Это очевидное следствие изготовления линзы путем плавления стеклянной нити. На ее конце образуется бусинка, которую затем отламывают. Другими словами, чтобы сделать свой лучший микроскоп, Левенгук воспользовался простым рецептом Гука из вдохновившей его книги. Коквийт считает, что именно поэтому Левенгук был так осмотрителен, когда его спрашивали о методах; он не хотел делиться славой с Гуком.

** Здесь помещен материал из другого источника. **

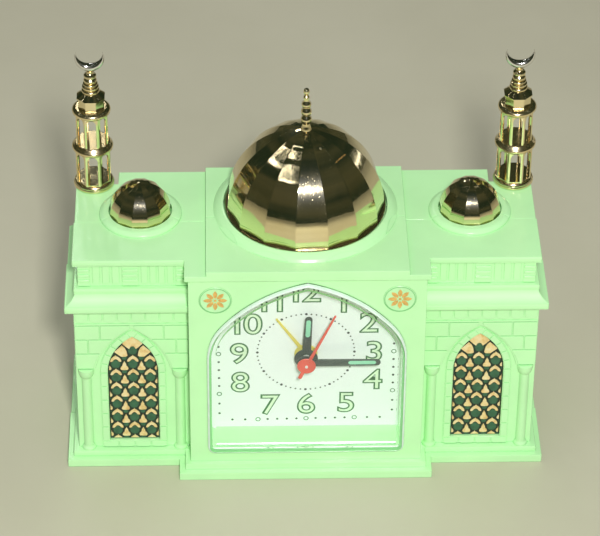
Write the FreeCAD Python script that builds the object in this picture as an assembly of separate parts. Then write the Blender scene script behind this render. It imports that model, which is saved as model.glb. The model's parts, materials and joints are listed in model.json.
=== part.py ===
import FreeCAD, Part
import math
import os

from FreeCAD import Vector

# Mosque-shaped quartz alarm clock. X runs across the front, -Y is the front and +Z is up.
# The origin is on the ground, in the middle of the width and of the depth.
# Lengths are in millimetres and angles in degrees.

# Widths of the building, from the middle outwards
wing_half = 98.9
body_half = 50.1
slab_half = 42.5
block_half = 80.1
plinth_out = 4.9
plinth_step_out = 2.3
cornice_out = 3.5
ledge_in = 0.5
frieze_in = 2.7
roof_in = 0.3
centre_lip_out = 1.5
rear_step = 0.35

# Depths, from the front backwards
wing_setback = 9.6
wing_recess = 0.9
front_depth = 27.3
corner_depth = 27.1
rear_depth = 35.9
dome_behind_parting = 6.7
dial_setback = 14.9

# Heights, from the ground upwards
plinth_low_h = 4.0
plinth_high_h = 2.9
wall_h = 77.7
lip_h = 3.1
slope_h = 4.6
cove_hollow = 0.64
ledge_h = 2.5
ledge_nose = 0.4
frieze_h = 12.2
roof_h = 2.9
slab_h = 2.2
centre_lip_h = 2.8

# Shell walls
wall = 2.2
floor_t = 2.5
roof_t = 2.6

# Front window of the dial and its clear cover
window_half = 42.5
window_foot = 12.6
window_spring = 65.0
window_apex = 105.2
window_haunch_r = 27.3
window_haunch_angle = 38.6
window_corner_r = 3.5
cover_overlap = 1.8
cover_t = 1.7
cover_proud = 2.2
cover_edge_r = 1.0
fit_gap = 0.15
tunnel_wall = 1.6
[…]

Опубликованное в прошлом году в журнале Science Advances сообщение Коквийта о том, что Левенгук использовал широко известную технологию, дополняет наши знания о микроскопии XVII века. И свидетельствует, что при всей гениальности Левенгука, которая потребовалась ему для создания крошечного сверхмощного микроскопа, величайшее его предвидение заключалось скорее в том, что с помощью этого прибора можно было разглядеть нечто принципиально новое.
Современному читателю это кажется понятным и совершенно очевидным. Какой ученый отказался бы увидеть объект своего исследования во всех подробностях? Между тем до Левенгука большинство микроскопистов использовали линзы, только чтобы получить более точные сведения о видимом мире, то есть о том, что они и так могли увидеть невооруженным глазом. Их зарисовки пчелиных жал и муравьиных лапок сохраняют сходство с уже знакомыми читателю образами. Если бы они использовали мощные линзы Левенгука, их картинки никто бы не узнал.
Левенгук не подозревал, что обнаружит крохотных существ, похожих на инопланетян, но его одержимость вынудила его покинуть видимое пространство и открыть новый огромный мир микроорганизмов, живущих у нас под носом и внутри нас.
В подготовке текста принимал участие Степан Задорожный. Отрывок публикуется с сокращениями. Источник: журнал Wired.